### Exercise prompt
Return the complete listing that follows, with each line reproduced exactly.

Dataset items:
--*--

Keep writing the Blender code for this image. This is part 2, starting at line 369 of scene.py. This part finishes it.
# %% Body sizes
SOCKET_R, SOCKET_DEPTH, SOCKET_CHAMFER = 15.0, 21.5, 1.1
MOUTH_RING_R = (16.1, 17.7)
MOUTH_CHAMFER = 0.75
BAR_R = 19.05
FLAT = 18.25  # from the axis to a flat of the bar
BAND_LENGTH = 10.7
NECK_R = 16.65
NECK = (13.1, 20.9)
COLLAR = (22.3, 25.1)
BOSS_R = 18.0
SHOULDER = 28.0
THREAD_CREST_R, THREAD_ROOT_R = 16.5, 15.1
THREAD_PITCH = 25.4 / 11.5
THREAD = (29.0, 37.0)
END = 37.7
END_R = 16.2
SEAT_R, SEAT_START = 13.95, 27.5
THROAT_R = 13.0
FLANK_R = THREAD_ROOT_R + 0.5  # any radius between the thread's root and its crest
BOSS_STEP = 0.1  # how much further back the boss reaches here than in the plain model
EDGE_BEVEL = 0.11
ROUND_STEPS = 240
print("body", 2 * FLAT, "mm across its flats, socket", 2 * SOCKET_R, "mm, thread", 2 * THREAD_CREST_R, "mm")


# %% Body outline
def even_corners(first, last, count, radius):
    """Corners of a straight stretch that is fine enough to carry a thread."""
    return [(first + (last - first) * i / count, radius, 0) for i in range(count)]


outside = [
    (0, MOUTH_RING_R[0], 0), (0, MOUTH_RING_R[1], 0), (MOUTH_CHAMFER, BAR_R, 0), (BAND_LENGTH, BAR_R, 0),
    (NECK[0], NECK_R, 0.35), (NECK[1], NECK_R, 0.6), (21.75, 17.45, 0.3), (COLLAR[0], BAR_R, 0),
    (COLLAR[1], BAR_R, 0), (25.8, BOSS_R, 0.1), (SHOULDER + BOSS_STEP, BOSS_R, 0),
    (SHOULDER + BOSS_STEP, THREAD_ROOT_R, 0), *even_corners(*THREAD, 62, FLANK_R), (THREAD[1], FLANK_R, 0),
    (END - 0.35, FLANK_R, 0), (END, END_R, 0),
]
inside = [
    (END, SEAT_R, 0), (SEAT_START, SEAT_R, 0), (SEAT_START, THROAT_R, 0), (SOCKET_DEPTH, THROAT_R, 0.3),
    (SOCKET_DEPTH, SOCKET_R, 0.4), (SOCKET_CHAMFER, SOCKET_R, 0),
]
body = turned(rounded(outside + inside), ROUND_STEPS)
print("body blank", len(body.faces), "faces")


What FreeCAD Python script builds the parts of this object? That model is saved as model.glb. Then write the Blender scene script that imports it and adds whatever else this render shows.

--*--

### Full response
Keep writing the Blender code for this image. This is part 2, starting at line 369 of scene.py. This part finishes it.
# %% Body sizes
SOCKET_R, SOCKET_DEPTH, SOCKET_CHAMFER = 15.0, 21.5, 1.1
MOUTH_RING_R = (16.1, 17.7)
MOUTH_CHAMFER = 0.75
BAR_R = 19.05
FLAT = 18.25  # from the axis to a flat of the bar
BAND_LENGTH = 10.7
NECK_R = 16.65
NECK = (13.1, 20.9)
COLLAR = (22.3, 25.1)
BOSS_R = 18.0
SHOULDER = 28.0
THREAD_CREST_R, THREAD_ROOT_R = 16.5, 15.1
THREAD_PITCH = 25.4 / 11.5
THREAD = (29.0, 37.0)
END = 37.7
END_R = 16.2
SEAT_R, SEAT_START = 13.95, 27.5
THROAT_R = 13.0
FLANK_R = THREAD_ROOT_R + 0.5  # any radius between the thread's root and its crest
BOSS_STEP = 0.1  # how much further back the boss reaches here than in the plain model
EDGE_BEVEL = 0.11
ROUND_STEPS = 240
print("body", 2 * FLAT, "mm across its flats, socket", 2 * SOCKET_R, "mm, thread", 2 * THREAD_CREST_R, "mm")


# %% Body outline
def even_corners(first, last, count, radius):
    """Corners of a straight stretch that is fine enough to carry a thread."""
    return [(first + (last - first) * i / count, radius, 0) for i in range(count)]


outside = [
    (0, MOUTH_RING_R[0], 0), (0, MOUTH_RING_R[1], 0), (MOUTH_CHAMFER, BAR_R, 0), (BAND_LENGTH, BAR_R, 0),
    (NECK[0], NECK_R, 0.35), (NECK[1], NECK_R, 0.6), (21.75, 17.45, 0.3), (COLLAR[0], BAR_R, 0),
    (COLLAR[1], BAR_R, 0), (25.8, BOSS_R, 0.1), (SHOULDER + BOSS_STEP, BOSS_R, 0),
    (SHOULDER + BOSS_STEP, THREAD_ROOT_R, 0), *even_corners(*THREAD, 62, FLANK_R), (THREAD[1], FLANK_R, 0),
    (END - 0.35, FLANK_R, 0), (END, END_R, 0),
]
inside = [
    (END, SEAT_R, 0), (SEAT_START, SEAT_R, 0), (SEAT_START, THROAT_R, 0), (SOCKET_DEPTH, THROAT_R, 0.3),
    (SOCKET_DEPTH, SOCKET_R, 0.4), (SOCKET_CHAMFER, SOCKET_R, 0),
]
body = turned(rounded(outside + inside), ROUND_STEPS)
print("body blank", len(body.faces), "faces")


What FreeCAD Python script builds the parts of this object? That model is saved as model.glb. Then write the Blender scene script that imports it and adds whatever else this render shows.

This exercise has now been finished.